For years, it’s been joked that DEQ stands for “don’t even question,” since Louisiana allows its industrial plants to self-report hazardous releases.

 

"There’s some entities, if they have a release, they’ll say, ‘Well, nothing left the fence line,'" Dr. Chuck Carr Brown acknowledges.

 

Of course, that was before he became Secretary of Louisiana's Department of Environmental Quality last year.

"One of the things that I’ve said as I was introducing myself to the industry was, 'Don’t base your business plan’s success on less stringent oversight.'"

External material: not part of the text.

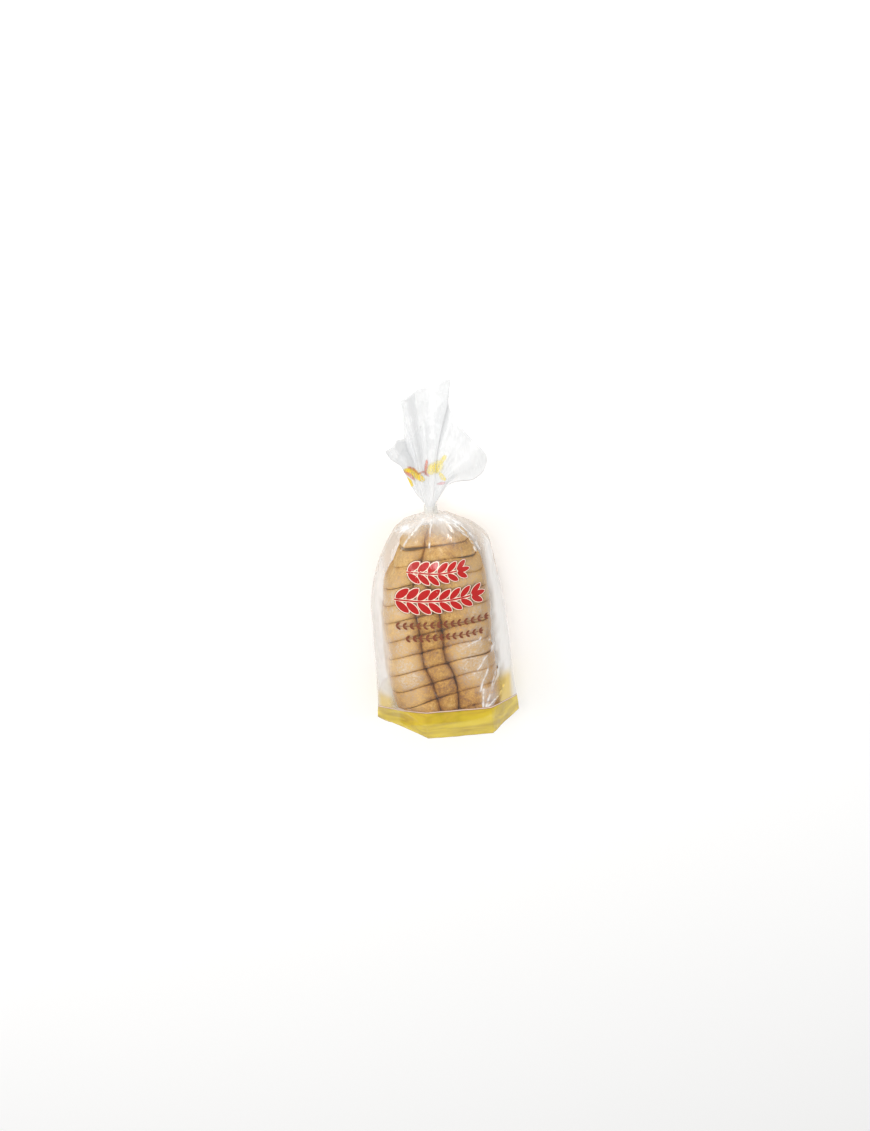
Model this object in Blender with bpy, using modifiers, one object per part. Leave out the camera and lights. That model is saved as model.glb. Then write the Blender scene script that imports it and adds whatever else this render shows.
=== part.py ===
"""Sliced country loaf in a clear film bag, lying on its base with the scored crust up.

The bag is shut by tape round its gathered neck, so it is one closed solid that the loaf
presses through: crust lobes, score lines and the seams between slices show as relief.
Metres, +X to the right, +Y from the foot of the bag to its mouth, +Z up.
"""

import math

import bmesh
import bpy
from mathutils import Vector

# The seams between the slices as (along the bag, degrees that the cut is turned)
SEAMS = ((0.0722, 3.0), (0.0563, 4.5), (0.0380, 7.5), (0.0209, 8.2), (0.0037, 8.5),
         (-0.0157, 9.5), (-0.0341, 9.0), (-0.0511, 9.8), (-0.0680, 11.5), (-0.0852, 12.0))

# Relief that the loaf presses into the film
SEAM_HALF_WIDTH = 0.0022
SEAM_DIP = 0.0013
LOBE_RADIUS = 0.023
LOBE_DROP = 0.008
STRIP_SINK = 0.0015
FILM_FOLLOWS = 0.45
FILM_DROP_LIMIT = 0.0055

# Score lines on the crust as (along, across): one bows left, one forks off it to the right
LEFT_SCORE = ((-0.100, -0.0067), (-0.069, -0.0098), (-0.036, -0.0183), (0.001, -0.0234),
              (0.032, -0.0235), (0.061, -0.0131), (0.083, 0.000))
RIGHT_SCORE = ((-0.100, 0.0107), (-0.062, 0.0089), (-0.030, 0.0009), (-0.002, -0.0017),
               (0.030, -0.0108), (0.052, -0.0185))
FORK_Y = 0.048

# The bag's body as (along, left side, right side, top, underside)
BODY_STATIONS = (
    (-0.130, -0.0694, 0.0702, 0.0760, 0.0000),
    (-0.118, -0.0692, 0.0700, 0.0770, 0.0000),
    (-0.092, -0.0674, 0.0680, 0.0815, 0.0000),
    (-0.036, -0.0661, 0.0650, 0.0828, 0.0000),
    (0.000, -0.0657, 0.0625, 0.0830, 0.0000),
    (0.020, -0.0625, 0.0600, 0.0830, 0.0000),
    (0.044, -0.0550, 0.0570, 0.0820, 0.0000),
    (0.060, -0.0470, 0.0540, 0.0785, 0.0000),
    (0.070, -0.0405, 0.0450, 0.0745, 0.0010),
    (0.080, -0.0345, 0.0315, 0.0690, 0.0080),
    (0.088, -0.0210, 0.0215, 0.0630, 0.0220),
    (0.093, -0.0095, 0.0150, 0.0580, 0.0390),
    (0.0954, -0.0054, 0.0054, 0.0554, 0.0446),
    (0.110, -0.0054, 0.0054, 0.0554, 0.0446),
)
SIDE_FOLD_Z = 0.040
UNDERSIDE_SQUARENESS = 2.8
UNDERSIDE_SPREAD = 0.003

# The folded foot of the bag: a flat front fold, with the side folds drawn out to two ears
FOOT_FOLD_Y = -0.129
LEFT_EAR_Y = -0.118
RIGHT_EAR_Y = -0.122
FOOT_MORPH_FROM = -0.080
FOOT_MORPH_TO = -0.121
FRONT_FOLD = (-0.021, 0.043)
UNDER_FOLD = (-0.034, 0.038)
FRONT_FOLD_Z = 0.076
CAP_SHARES = (0.10, 0.42, 0.75)

# The gathered neck and its tape
NECK_Z = 0.050
NECK_RADIUS = 0.0054
NECK_FROM_Y = 0.0954
NECK_END_Y = 0.1075
PLEATS = 15
PLEAT_DEPTH = 0.0016
TAPE_FROM_Y = 0.0962
TAPE_LENGTH = 0.0084
TAPE_INNER_RADIUS = 0.0059
TAPE_OUTER_RADIUS = 0.0068
TAPE_STEPS = 40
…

He got his bachelor’s in chemistry from Southern Miss, then worked for Exxon for more than 20 years, getting his master’s, then his doctorate from Southern University in Baton Rouge.

 

"I got my Ph.D. in public policy with an emphasis in environmental policy," he says. "Dissertation topic: 'Understanding Environmentalism Among African-Americans.'"

 

And, as a result, he says, "I’m very much an environmental justice advocate."

 

That guides him as he works to change the "don’t even question" culture here in Louisiana.

 

"Does a plant have an obligation to be a good corporate neighbor?" Brown asks, rhetorically. "So when I look at environmental justice, I ask the question, 'What can they do to enhance the quality of life of the individuals that live near and around that plant?’”

 

Take air monitoring, for example.

 

"Louisiana has a statewide air monitoring network. We have 37 monitors strategically placed," Brown explains. "One of my goals is to increase that network and have industry pay for those monitors."

 

The recently announced EPA-DEQ settlement with Exxon Baton Rouge will do just that. It includes having the company provide DEQ with a $1.4-million mobile monitoring lab. That will allow on-site, real-time analysis of air, water or soil samples around any of Louisiana's chemical plants.

 

Carr-Brown's bottom line is simple: "We're going to be protective of our citizens."